Raw records
● ● ● ● ● ● ●
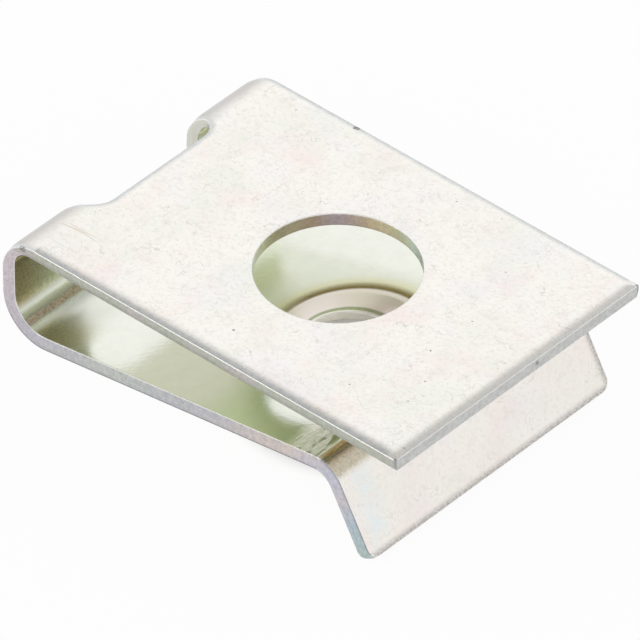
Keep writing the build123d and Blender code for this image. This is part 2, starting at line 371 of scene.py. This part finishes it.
● ● ● ● ● ● ●
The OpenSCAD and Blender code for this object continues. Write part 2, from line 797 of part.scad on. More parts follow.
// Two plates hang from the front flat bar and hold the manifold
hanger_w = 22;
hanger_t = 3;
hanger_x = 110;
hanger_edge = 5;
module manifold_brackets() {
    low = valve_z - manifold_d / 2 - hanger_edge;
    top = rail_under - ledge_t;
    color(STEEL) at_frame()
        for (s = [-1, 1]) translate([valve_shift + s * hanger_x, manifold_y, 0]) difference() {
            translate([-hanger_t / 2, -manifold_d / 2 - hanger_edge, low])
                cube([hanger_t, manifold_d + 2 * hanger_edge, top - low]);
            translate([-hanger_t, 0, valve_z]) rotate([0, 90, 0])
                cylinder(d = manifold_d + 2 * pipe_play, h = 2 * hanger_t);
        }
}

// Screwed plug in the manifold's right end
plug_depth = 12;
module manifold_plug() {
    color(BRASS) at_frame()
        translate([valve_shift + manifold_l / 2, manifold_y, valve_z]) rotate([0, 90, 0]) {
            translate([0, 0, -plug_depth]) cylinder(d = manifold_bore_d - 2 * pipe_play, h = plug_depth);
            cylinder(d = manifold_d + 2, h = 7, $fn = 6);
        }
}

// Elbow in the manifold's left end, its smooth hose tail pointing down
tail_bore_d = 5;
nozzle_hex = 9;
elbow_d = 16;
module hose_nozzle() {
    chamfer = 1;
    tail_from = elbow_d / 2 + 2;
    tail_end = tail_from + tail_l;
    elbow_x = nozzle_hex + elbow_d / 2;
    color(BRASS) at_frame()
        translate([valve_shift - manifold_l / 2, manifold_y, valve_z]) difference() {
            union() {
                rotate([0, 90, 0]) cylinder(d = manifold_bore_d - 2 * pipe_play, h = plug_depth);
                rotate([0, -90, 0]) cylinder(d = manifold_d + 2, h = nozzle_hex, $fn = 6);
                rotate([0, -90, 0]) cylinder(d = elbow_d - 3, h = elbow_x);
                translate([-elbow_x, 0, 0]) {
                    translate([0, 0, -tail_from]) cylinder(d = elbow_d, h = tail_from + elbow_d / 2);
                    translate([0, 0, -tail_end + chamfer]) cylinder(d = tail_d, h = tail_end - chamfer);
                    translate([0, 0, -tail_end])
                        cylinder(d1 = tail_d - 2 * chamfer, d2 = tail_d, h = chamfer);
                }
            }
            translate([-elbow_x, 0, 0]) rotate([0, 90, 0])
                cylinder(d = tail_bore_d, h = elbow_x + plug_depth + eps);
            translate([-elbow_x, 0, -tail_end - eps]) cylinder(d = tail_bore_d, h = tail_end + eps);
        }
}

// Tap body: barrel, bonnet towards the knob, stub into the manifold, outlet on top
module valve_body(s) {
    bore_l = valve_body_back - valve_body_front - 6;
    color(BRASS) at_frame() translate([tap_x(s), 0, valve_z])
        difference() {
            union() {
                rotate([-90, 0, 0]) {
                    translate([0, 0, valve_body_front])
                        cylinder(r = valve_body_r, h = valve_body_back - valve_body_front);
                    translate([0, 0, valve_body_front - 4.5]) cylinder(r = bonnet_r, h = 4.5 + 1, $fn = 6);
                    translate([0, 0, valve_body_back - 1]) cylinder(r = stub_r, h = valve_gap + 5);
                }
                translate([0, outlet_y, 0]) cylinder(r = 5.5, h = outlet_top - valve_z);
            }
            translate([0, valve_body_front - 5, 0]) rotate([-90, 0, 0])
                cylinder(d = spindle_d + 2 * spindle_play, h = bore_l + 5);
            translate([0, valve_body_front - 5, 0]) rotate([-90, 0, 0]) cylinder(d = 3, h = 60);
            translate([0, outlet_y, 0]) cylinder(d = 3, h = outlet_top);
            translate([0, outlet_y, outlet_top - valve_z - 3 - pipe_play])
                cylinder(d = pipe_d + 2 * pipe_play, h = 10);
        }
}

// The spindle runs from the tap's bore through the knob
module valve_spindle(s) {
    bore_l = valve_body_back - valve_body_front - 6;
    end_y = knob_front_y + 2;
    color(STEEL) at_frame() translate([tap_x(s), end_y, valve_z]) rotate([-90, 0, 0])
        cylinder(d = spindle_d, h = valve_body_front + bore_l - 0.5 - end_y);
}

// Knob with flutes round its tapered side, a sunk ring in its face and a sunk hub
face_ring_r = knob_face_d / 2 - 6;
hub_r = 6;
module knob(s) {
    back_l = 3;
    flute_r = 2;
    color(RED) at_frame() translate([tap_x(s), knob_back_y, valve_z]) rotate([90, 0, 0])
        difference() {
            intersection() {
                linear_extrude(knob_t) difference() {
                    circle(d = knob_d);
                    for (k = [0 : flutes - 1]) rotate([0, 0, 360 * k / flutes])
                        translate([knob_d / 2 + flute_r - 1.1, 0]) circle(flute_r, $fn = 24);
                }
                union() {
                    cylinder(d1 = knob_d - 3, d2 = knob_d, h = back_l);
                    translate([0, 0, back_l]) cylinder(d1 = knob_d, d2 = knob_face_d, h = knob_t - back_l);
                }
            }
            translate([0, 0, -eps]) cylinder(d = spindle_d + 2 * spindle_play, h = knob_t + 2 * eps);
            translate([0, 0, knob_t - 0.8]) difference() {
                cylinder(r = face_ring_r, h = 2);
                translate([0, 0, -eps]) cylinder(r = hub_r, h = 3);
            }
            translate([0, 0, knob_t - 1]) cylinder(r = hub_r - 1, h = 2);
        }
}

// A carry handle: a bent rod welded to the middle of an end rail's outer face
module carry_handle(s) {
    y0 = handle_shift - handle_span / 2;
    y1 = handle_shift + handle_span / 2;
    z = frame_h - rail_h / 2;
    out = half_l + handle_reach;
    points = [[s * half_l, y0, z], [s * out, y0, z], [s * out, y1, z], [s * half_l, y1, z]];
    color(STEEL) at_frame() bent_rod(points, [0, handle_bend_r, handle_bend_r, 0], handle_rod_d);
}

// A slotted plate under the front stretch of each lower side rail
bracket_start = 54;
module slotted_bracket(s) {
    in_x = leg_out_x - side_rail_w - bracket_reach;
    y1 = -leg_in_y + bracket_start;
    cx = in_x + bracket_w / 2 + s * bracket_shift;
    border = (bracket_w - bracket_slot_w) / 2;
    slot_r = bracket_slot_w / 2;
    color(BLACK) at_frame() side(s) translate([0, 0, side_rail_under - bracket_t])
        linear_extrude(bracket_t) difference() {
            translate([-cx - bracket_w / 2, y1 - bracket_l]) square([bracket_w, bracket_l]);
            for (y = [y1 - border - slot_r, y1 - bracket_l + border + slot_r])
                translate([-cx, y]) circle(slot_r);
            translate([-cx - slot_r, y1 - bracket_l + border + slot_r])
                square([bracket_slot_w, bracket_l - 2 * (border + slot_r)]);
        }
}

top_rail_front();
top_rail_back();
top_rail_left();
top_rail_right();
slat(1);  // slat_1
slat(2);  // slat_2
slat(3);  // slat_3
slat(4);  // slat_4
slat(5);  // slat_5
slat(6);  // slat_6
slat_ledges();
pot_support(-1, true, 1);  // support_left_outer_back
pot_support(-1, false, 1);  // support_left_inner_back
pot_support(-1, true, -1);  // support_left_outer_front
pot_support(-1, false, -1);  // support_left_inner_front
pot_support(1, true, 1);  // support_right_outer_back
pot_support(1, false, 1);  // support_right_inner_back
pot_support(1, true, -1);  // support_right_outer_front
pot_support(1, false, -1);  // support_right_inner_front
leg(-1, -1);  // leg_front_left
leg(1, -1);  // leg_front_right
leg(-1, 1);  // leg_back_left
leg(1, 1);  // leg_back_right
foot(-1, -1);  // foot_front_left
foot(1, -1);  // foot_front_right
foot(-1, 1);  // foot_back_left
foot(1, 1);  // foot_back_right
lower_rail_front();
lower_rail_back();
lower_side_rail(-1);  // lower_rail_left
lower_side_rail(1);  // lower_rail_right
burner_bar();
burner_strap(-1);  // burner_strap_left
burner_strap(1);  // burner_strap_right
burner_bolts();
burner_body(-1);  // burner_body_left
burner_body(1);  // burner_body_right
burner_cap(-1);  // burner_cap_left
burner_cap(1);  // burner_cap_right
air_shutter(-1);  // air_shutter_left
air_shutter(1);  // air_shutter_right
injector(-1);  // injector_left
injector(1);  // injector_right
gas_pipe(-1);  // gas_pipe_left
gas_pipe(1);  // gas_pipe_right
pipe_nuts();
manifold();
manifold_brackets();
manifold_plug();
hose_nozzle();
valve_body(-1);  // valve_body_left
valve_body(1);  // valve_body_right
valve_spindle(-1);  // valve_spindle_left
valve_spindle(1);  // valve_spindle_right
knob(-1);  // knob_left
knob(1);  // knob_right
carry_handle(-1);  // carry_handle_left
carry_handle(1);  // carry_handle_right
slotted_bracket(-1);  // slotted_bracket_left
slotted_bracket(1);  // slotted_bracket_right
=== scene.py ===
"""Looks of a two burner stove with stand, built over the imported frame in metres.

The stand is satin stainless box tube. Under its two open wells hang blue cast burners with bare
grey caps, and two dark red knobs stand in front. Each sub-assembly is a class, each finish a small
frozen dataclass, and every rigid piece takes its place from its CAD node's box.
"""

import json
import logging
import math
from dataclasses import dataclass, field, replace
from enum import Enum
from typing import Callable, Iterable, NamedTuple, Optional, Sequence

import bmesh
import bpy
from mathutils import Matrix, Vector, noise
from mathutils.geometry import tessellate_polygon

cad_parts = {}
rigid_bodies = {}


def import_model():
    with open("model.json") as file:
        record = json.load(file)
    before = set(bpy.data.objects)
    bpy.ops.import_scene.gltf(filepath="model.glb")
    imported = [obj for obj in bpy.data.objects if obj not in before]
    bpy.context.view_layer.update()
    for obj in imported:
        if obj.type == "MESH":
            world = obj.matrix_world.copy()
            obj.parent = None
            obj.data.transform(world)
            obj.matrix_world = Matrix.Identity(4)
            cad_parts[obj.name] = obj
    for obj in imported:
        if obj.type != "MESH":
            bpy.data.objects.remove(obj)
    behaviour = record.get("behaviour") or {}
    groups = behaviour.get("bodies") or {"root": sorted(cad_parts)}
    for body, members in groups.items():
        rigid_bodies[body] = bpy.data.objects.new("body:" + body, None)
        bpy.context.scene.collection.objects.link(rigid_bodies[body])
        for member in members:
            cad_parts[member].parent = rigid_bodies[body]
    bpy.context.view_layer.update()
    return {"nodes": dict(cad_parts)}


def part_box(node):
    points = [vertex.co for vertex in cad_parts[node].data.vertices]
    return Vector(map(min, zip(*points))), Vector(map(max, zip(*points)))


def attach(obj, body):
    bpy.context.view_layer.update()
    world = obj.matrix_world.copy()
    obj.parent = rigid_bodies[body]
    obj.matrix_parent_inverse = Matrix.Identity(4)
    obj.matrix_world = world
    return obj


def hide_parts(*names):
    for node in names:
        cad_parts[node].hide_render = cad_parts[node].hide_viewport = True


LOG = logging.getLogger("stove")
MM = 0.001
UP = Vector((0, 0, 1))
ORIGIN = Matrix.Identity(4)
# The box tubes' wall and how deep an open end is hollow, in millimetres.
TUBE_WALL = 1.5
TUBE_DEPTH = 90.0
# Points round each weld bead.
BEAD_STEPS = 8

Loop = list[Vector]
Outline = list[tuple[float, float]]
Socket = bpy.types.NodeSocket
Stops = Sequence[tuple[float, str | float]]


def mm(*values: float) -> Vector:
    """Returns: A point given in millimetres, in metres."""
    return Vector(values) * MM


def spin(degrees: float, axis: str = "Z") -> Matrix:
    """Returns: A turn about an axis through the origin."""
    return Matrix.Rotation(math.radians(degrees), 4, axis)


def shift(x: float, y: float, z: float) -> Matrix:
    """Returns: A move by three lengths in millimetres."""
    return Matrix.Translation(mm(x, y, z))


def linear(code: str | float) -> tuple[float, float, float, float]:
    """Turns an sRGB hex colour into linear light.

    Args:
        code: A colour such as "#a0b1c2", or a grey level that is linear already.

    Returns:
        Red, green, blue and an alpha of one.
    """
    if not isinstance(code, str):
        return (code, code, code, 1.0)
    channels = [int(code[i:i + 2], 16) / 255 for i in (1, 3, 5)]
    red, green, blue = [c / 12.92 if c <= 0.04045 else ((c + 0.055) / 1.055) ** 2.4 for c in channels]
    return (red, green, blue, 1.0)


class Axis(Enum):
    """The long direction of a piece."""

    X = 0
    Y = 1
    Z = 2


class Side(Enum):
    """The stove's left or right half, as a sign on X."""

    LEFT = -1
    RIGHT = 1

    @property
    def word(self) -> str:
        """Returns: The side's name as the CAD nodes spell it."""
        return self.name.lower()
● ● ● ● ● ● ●
Work instructions
Tell how many lines include "with". The number is the whole answer.

Worked answer
4